Com certeza precisamos superar essa situação. Para isso, precisamos de medidas de controle que passam pela vacinação e distanciamento social. É fundamental que não haja resistência ao ato de se vacinar, porque além de se proteger estaremos a proteger aos outros. Como disse, e bem, vacinar-se é um ato de cidadania.

O governo pretende imunizar até o fim desde ano em torno de 70% da população. Acha que conseguiremos atingir essa meta?

A questão da aquisição de vacinas tem sido difícil, pois a produção não consegue suprir a demanda. Porém, acredito que podemos atingir essa meta, se o pessoal que comanda o sector da Saúde em Cabo Verde conseguir articular bem a aquisição de diferentes vacinas.

Após receber as duas doses, quanto tempo leva um vacinado para estar efetivamente imune ao coronavírus?

Estudos demonstram que depois de 21 a 28 dias a pessoa já fica imune ao vírus.

Já se fala na possibilidade de vir a ser necessário tomar uma terceira ou mais doses da vacina. Quem já se vacinou não está totalmente imune? A imunidade da vacina da Covid-19 tem durabilidade?

Essa informação ainda não foi comprovada. É tudo muito novo, tratando-se de Covid 19 e principalmente de vacinas. No quesito duração da imunidade, isso ainda está a ser estudado. Acredito que só teremos resultados mais fiéis, a partir de 2022, um ano após a vacinação. Talvez precisaremos de reforços todos os anos ou a cada seis meses. Mas, nada é certo ainda, vamos precisar de fatos científicos comprovados.

As vacinas até agora aprovadas previnem a transmissão da doença?... Já que mesmo vacinado é possível a reinfeção...

Com bases em resultados preliminares, essas vacinas têm demonstrado capacidade para bloquear a transmissão. Isso é extremamente importante.

Existe algum estudo que diz que uma gravida ou as crianças não podem vacinar?

Recentemente, um estudo foi publicado demonstrando resultados animadores em adolescentes. Assim, a vacina parece ser segura e induziu uma boa resposta imunológica. Quanto às grávidas, alguns estudos estão sendo ainda conduzidos. Mas até este momento nenhum estudo cita algum efeito nas grávidas. Convém, realçar que todas as grávidas devem discutir com os seus médicos, se precisam ser imunizadas ou não. Tratando-se de grávidas em risco de serem infetadas pelo coronavírus, pode ser mais benéfico que ela receba a vacina. Mas é fundamental a orientação do médico nesse sentido.

Temos observado o aumento de infeções entre crianças, adolescentes e jovens. A ciência tem respostas para esse aumento de casos entre jovens?

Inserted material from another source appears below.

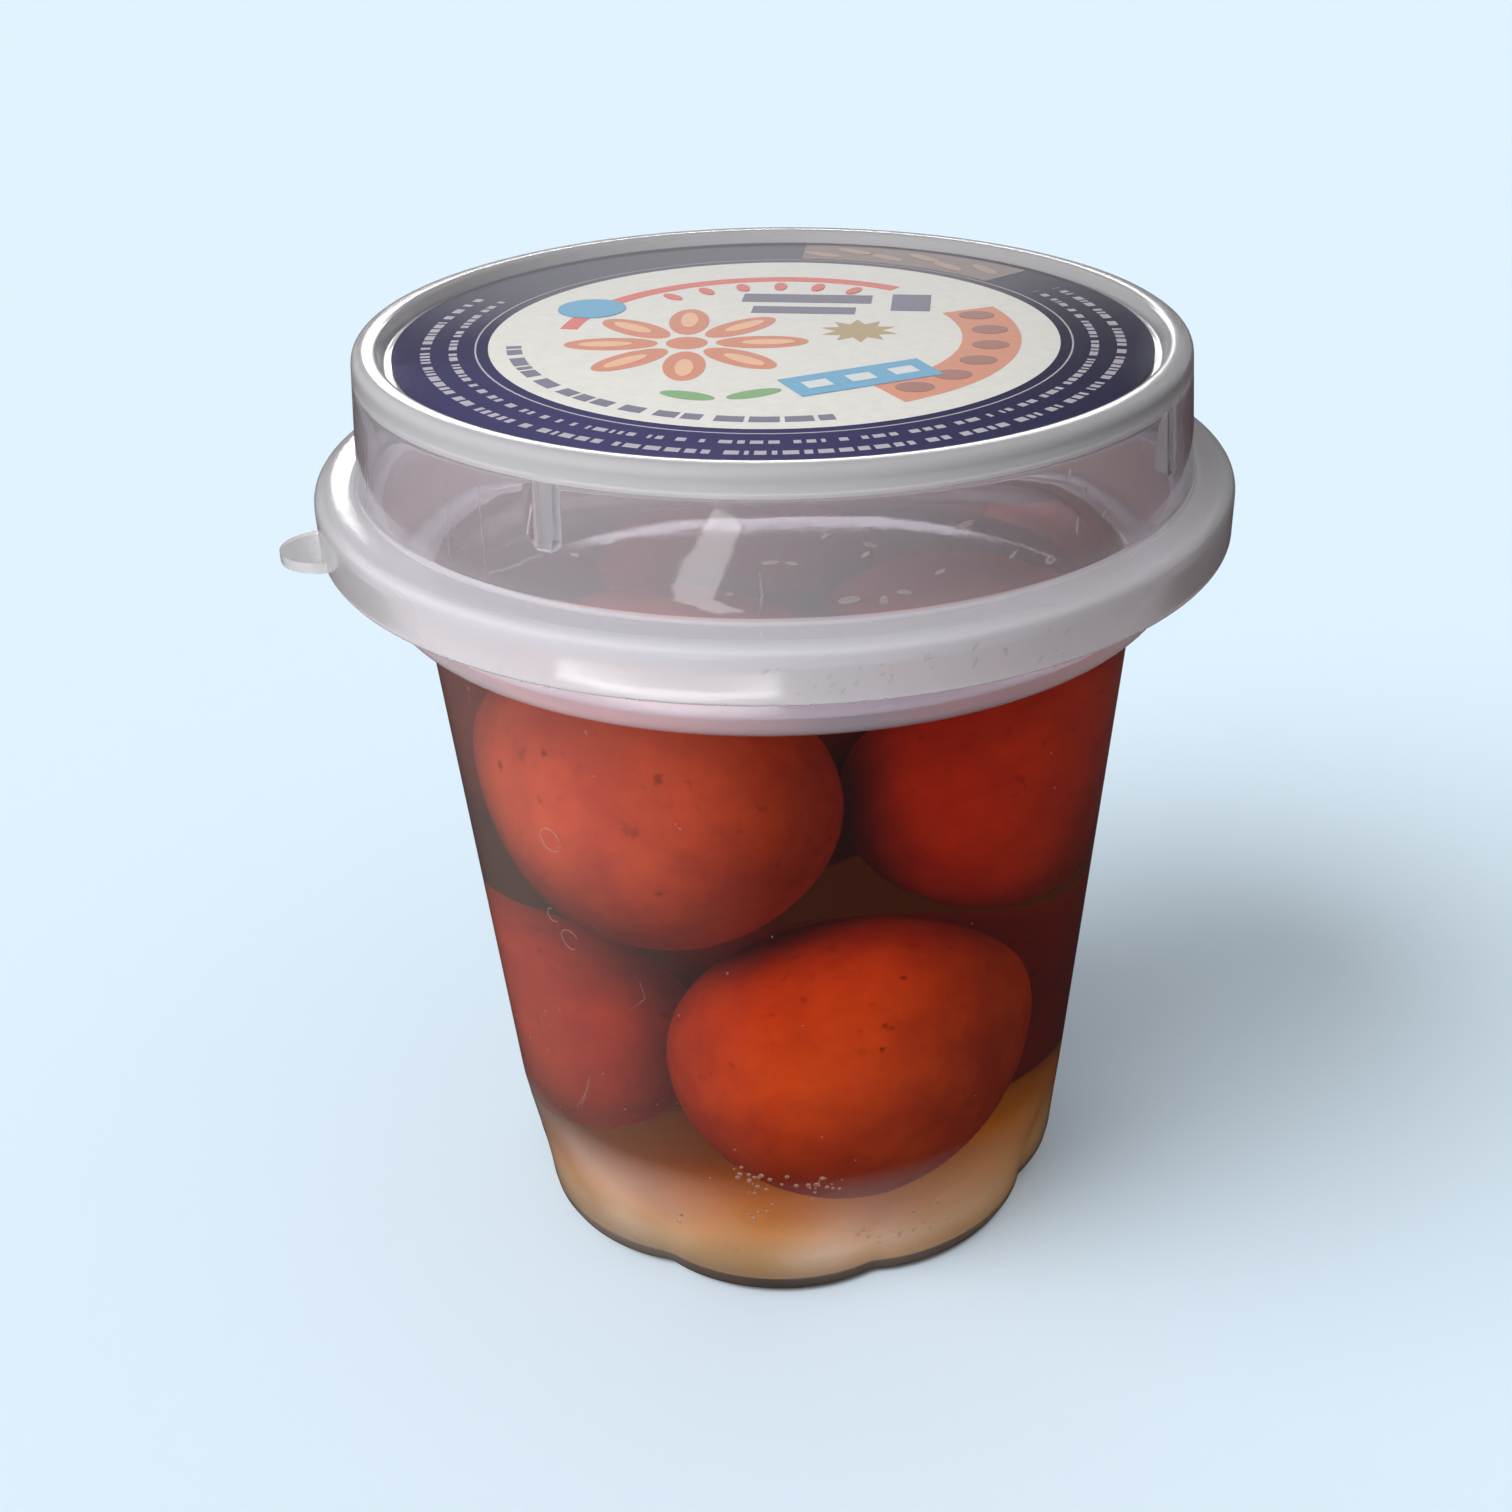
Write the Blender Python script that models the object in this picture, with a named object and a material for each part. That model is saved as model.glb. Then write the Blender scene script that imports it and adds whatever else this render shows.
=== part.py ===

O Sars-Cov-2 tem sofrido diversas mutações, com isso muitos fatores podem ser afetados. As novas variantes circulando possuem uma capacidade muito maior de transmissão e podem ser mais letais.

As mutações do vírus têm preocupado muito a comunidade científica? O que significa a mutação de um vírus e como isso pode comprometer a estratégia de imunização?

Toda mutação é motivo de preocupação. Às vezes pode ser que o vírus fique menos ou mais infetivo e mais transmissível. Mutações seriam modificações no conteúdo genético. Com isso, o vírus consegue se esconder do nosso sistema imune ou mesmo consegue ser mais infecioso. Até o momento, algumas dessas vacinas, em estudos preliminares têm demonstrado alguma eficácia, mas pode ser que apareça uma variante que vá desafiar todas essas vacinas. O maior exemplo do poder das mutações e como isso pode afetar o processo de imunização é o vírus do HIV.

Isso quer dizer que as vacinas que já foram produzidas podem vir a ser ineficazes?

Sim, podem vir a ser ineficazes.

Para finalizar, dentro de um ano em maio de 2022, é possível imaginar que a vida já esteja mais parecida com a que vivíamos antes disso tudo? Ou, mesmo com a vacina, ainda estaremos a viver com muitas restrições, sem beijos e abraços, usando máscaras e cumprindo o distanciamento físico? A essa altura será possível falar da vida pós-pandemia?

Com essas vacinas caminhamos para uma certa normalidade, mas temos que ser cautelosos. Algumas medidas deverão ser repensadas para o futuro. Talvez tenhamos que usar máscaras apenas em lugares com muitas pessoas, mas tudo não passa de especulações. Temos que pensar no agora, em imunizar mais pessoas, fazer o distanciamento social e passar essa fase intensa de aumento de números de infetados e de mortes pelo Covid-19. Penso que só estaremos a viver em uma certa normalidade no próximo ano, se cada um de nós fizermos, hoje, a nossa parte, cumprindo as normas de segurança.